Sunak was getting a taste for making the hard decisions. It was time to look at abolishing inheritance tax. If necessary, he wasn’t going to shy away from the tough choice to do away with a tax that affected only the wealthiest 4% of the country. It’s what the whole of the UK had been demanding and only he dared think the unthinkable. Hell, why not? Inheritance tax threatened to cost his own family something like £300m. Unless he could get the money conveniently offshore. Still it would also go down well with newspaper owners keen to protect their own fortunes. Not that that was why he was doing it. This was for the little people.
So what was the plan? Rish! smiled coyly. Again, it wouldn’t be right to speculate on the speculation he had started. And besides, the real tax cut would come from bringing down inflation. Not that this was in any way accurate. Lowering inflation wouldn’t give people more money: it would just mean prices went up more slowly. But what was the point of talking to the media, if not to lie to the country on a regular basis? That and to show he was a man of infinite energy and ideas. If of limited worth and intelligence.
Onwards and downwards. To the triple lock. Obviously he wouldn’t be doing anything to do away with it any time soon. That would be electoral suicide. Not that he ever let short-term decisions like that cloud his thinking. He was a politician cut from a sense of timelessness. A leader for the ages. Someone who would dare think of getting rid of the triple lock. That took immense courage.
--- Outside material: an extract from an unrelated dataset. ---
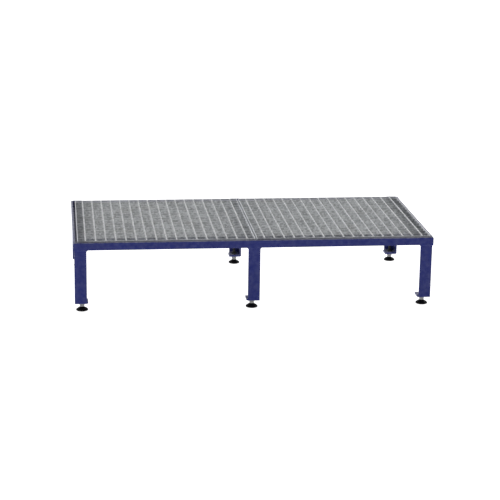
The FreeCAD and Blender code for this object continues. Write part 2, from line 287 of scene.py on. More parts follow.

Especially to blink at the last moment.
Sunak had yet more dreams and visions. Transforming the education system to one where everyone was as brilliant at maths as he was. All without the necessary maths teachers. Or the curriculum. The wonder of imaginary numbers. But Rish! was on a roll. So many ideas. So few principles. Clutter the airwaves with white noise. Fantasy culture wars. The mask of inactivity. Anything to escape his own existential implosion.